What the provincial government should understand is that they must now come to the table with other forms of economic development in these coastal regions. We have made a few proposals and are willing to work with them to make sure that we achieve that.
The last issue concerns tourism. Last year, we achieved the target of seven million international visitors to this country. We have always said that is the goal that we would like to achieve and last year it was 8,5 million people. I announced our new targets in the National Assembly earlier this week. We would like to push it up to 8½ million per year. We think that by 2010 we can achieve the target of 10 million international visitors to this country per annum. Actually, I think we could do even better.
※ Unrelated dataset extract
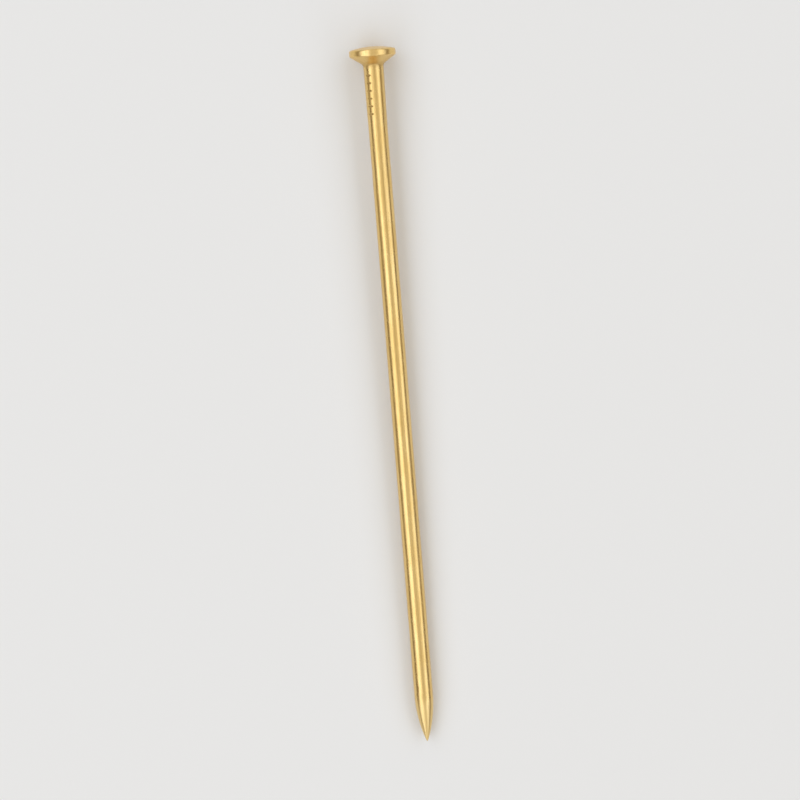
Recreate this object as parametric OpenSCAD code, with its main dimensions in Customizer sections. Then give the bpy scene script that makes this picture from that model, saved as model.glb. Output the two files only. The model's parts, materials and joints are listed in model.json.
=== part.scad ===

One of the members said tourism is the fastest growing sector of the economy, and indeed it is. There is a new challenge for us. Traditionally, we relied on Britain, the Netherlands, Germany, and to some extent the United States, as our key markets, because they were historically the developed markets where we invested money.
They are good markets for us and we must continue to make sure that those tourists come here but we must have a broader vision. That is why we have opened tourism offices in China and Japan. In future, we will concentrate much more on those markets. They are the new markets with potential.
The other one is Africa. People think that the people in Africa don’t have money to travel. We know that that’s nonsense. If you look at the planes from Kenya or Nigeria coming to this country, it’s no longer South Africans travelling there as was the case five years ago. It’s now Kenyans and Nigerians travelling to this country to come and do shopping and enjoy our leisure tourism here.
An interesting new statistic - I referred to that in the National Assembly
- is that the highest spending tourists in this country are no longer the Americans but the Angolans. So let us have a broader vision and really develop that market.
The very last issue concerns the hon member Vilakazi, who referred to domestic tourism, and the hon member Matlanyane as well. We are developing domestic tourism because we understand that if you want a strong tourism market, the domestic part of it must be as strong as the international visitor path.
The Sho’t Left Campaign was a huge success. We will be launching the second phase in July this year. We believe we can get most of those 6 to 7 million South Africans, who are not yet tourists in our country, from the previously disadvantaged communities, because they can afford it. There is still resistance because they haven’t grown up with it, and they don’t know whether, when they come to our parks, they will be treated well or not.
What I am telling you now are real facts. We must convince those people, who can afford to become tourists in their own country, to provide that opportunity to their children and themselves. That market will become the key market for us in future. Thank you for a very good debate. I enjoyed it and thank you for your participation. [Applause.]
The HOUSE CHAIRPERSON (Mr T S Setona): Order, hon members! On behalf of the House, hon Minister and Deputy Minister, we want to thank you, once more. We do acknowledge that it is your constitutional duty and obligation to come from time to time and brief this other House on the work of your department. But, it’s an African way of doing things to say all the time, “Thank you.” We want to say: Thank you.
Debate concluded.
The Council adjourned at 17:25. ____
ANNOUNCEMENTS, TABLINGS AND COMMITTEE REPORTS
____ ANNOUNCEMENTS:
National Assembly and National Council of Provinces
The Speaker and the Chairperson
- Classification of Bills by Joint Tagging Mechanism (JTM)
(1) The JTM on 8 June 2006 in terms of Joint Rule 160(3) classified
the following Bills as section 75 Bills:
(a) Regulation of Interception of Communications and Provision
of Communication-related Information Amendment Bill [B 9 –
2006] (National Assembly – sec 75).
(b) Repeal of the Black Administration Act and Amendment of
Certain Laws Amendment Bill [B 11 – 2006] (National Assembly –
sec 75).
(2) The JTM on 8 June 2006 in terms of Joint Rule 160(4) classified
the following Bill as a section 76 Bill:
(a) Health Professions Amendment Bill [B 10 – 2006] (National
Assembly – sec 76).
National Council of Provinces
The Chairperson
- Message from National Assembly to National Council of Provinces in respect of Bills passed by Assembly and transmitted to Council
(1) Deeds Registries Amendment Bill [B 5 – 2006] (National Assembly
– sec 75)
2) Sectional Titles Amendment Bill [B 8 - 2006] (National Assembly -
sec 75)
The Bills have been referred to the Select Committee on Land and
Environmental Affairs of the National Council of Provinces.
COMMITTEE REPORTS:
National Council of Provinces
-
Report of the Select Committee on Public Services on the National Land Transport Transition Amendment Bill [B 38– 2005] (National Council of Provinces - sec 76), dated 7 June 2006:
The Select Committee on Public Services, having considered the subject of the National Land Transport Transition Amendment Bill [B 38 – 2005] (National Council of Provinces – sec 76), referred to it and classified by the Joint Tagging Mechanism as a section 76 Bill, reports the Bill with amendments [B 38A-2005].
-
Report of the Select Committee on Social Services on the Older Persons Bill [B 68D – 2003] (National Council of Provinces - sec 76), dated 8 June 2006:
The Select Committee on Social Services, having considered the subject of the Older Persons Bill [B 68D – 2003] (National Council of Provinces – sec 76), referred to it, recommends that the Bill be rejected.
The Committee further recommends that the Bill be referred to the Mediation Committee in terms of Joint Rule 186(b).